Tutto quello che non torna nella proposta del governo all’insegna della lotta all’evasione

Molti economisti hanno teorizzato i vantaggi e la superiorità di un’imposta sulla spesa complessiva, con esenzione del risparmio, spesso invocando il teorema della “doppia tassazione del reddito risparmiato”, che verrebbe tassato sia al momento della produzione del reddito sia nei cicli economici successivi, generando interessi anch’essi tassati. Un’imposta sulla spesa complessiva, se venisse un giorno attuata superando i problemi tecnici di progettazione, potrebbe inoltre essere resa progressiva. Non può dunque non sorprendere la lettura dei giornali italiani, da cui si apprende che il governo starebbe immaginando, per favorire l’utilizzo dei mezzi di pagamento elettronici e tracciati, una detrazione crescente e progressiva parametrata ai consumi del periodo, che avvicinerebbe l’Irpef a un’imposta sul solo reddito risparmiato, in controtendenza rispetto ai suggerimenti della teoria economica, e per giunta regressiva. La proposta, lanciata all’insegna della “lotta all’evasione” e del consunto mantra “pagare tutti, pagare meno”, prevede nelle sue linee generali, appena abbozzate, un meccanismo secondo cui i pagamenti effettuati con carte di pagamento elettronico darebbero luogo, una volta superata una certa soglia (2 o 5 mila euro), a una “detrazione progressiva fino al 10 per cento”. Ciascun consumatore avrebbe quindi un vantaggio a utilizzare la moneta elettronica in luogo del contante, posto che da ciò deriverebbero crescenti risparmi fiscali.
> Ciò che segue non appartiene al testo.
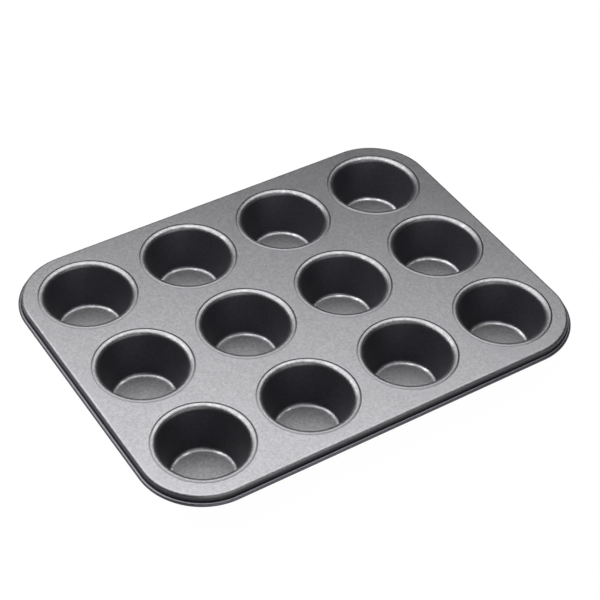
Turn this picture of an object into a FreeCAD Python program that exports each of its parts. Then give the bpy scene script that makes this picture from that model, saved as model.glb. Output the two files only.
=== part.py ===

La detrazione non sarebbe, in altre parole, concessa in relazione ai singoli acquisti tracciati, ma in ragione dell’ammontare complessivo della spesa. 

 

 

Un’idea del genere suscita due ordini di considerazioni. Il primo riguarda gli effetti sul gettito, che sarebbero verosimilmente opposti rispetto a quelli sperati: una detrazione non selettiva, cioè mirata a determinati settori a maggior rischio di evasione (si pensi alle ristrutturazioni edilizie), rischia di attribuire detrazioni fiscali in modo indiscriminato provocando così cospicue perdite di entrate: il bonus verrebbe concesso anche a fronte di pagamenti nei confronti di fornitori affidabili e che non evadono (si pensi alle spese con carta elettronica nella grande distribuzione), così come nei confronti di fornitori esteri che versano le imposte nel loro paese. Resterebbe peraltro ferma, anche nell’ipotesi più generosa (detrazione del 10 per cento), la convenienza a concordare col fornitore una transazione in nero, giacché l’Iva risparmiata sarebbe del 22 per cento. 

 

 

Ma oltre a essere un’opzione suicida sul piano del gettito, la proposta avvantaggerebbe soprattutto i contribuenti con maggiori capacità di spesa e quindi quelli con redditi più elevati, dato che la detrazione – superata la soglia iniziale – aumenterebbe più che proporzionalmente all’aumentare della spesa complessiva. Si avrebbe così, al tempo stesso, una sorta di “minimo vitale” rovesciato (anziché esentare i redditi minimi destinati a consumi primari, verrebbe esentato o comunque tassato di meno il reddito-speso superiore alla soglia), e un andamento regressivo del prelievo fiscale, a rischio incostituzionalità. A maggiori consumi corrisponderebbero minori imposte, secondo una logica del “più spendi e meno paghi”: all’aumentare della spesa aumenterebbe progressivamente la detrazione, con sgravi di imposta crescenti per i soggetti più abbienti. In questo modo, gli effetti distorsivi comunemente associati alle “deduzioni” dal reddito imponibile, che favoriscono i redditi più elevati, verrebbero estesi alle “detrazioni d’imposta”, che invece si fanno normalmente preferire proprio perché trattano allo stesso modo tutti i contribuenti, generando uguali risparmi d’imposta (salvo il problema degli incapienti) e vengono semmai a volte rese decrescenti all’aumentare del reddito, innalzando le aliquote marginali effettive e contribuendo così alla progressività del prelievo. 

 

 

Il nostro paese assomiglia sempre più a un laboratorio, in cui a fare da cavia ci sono i contribuenti.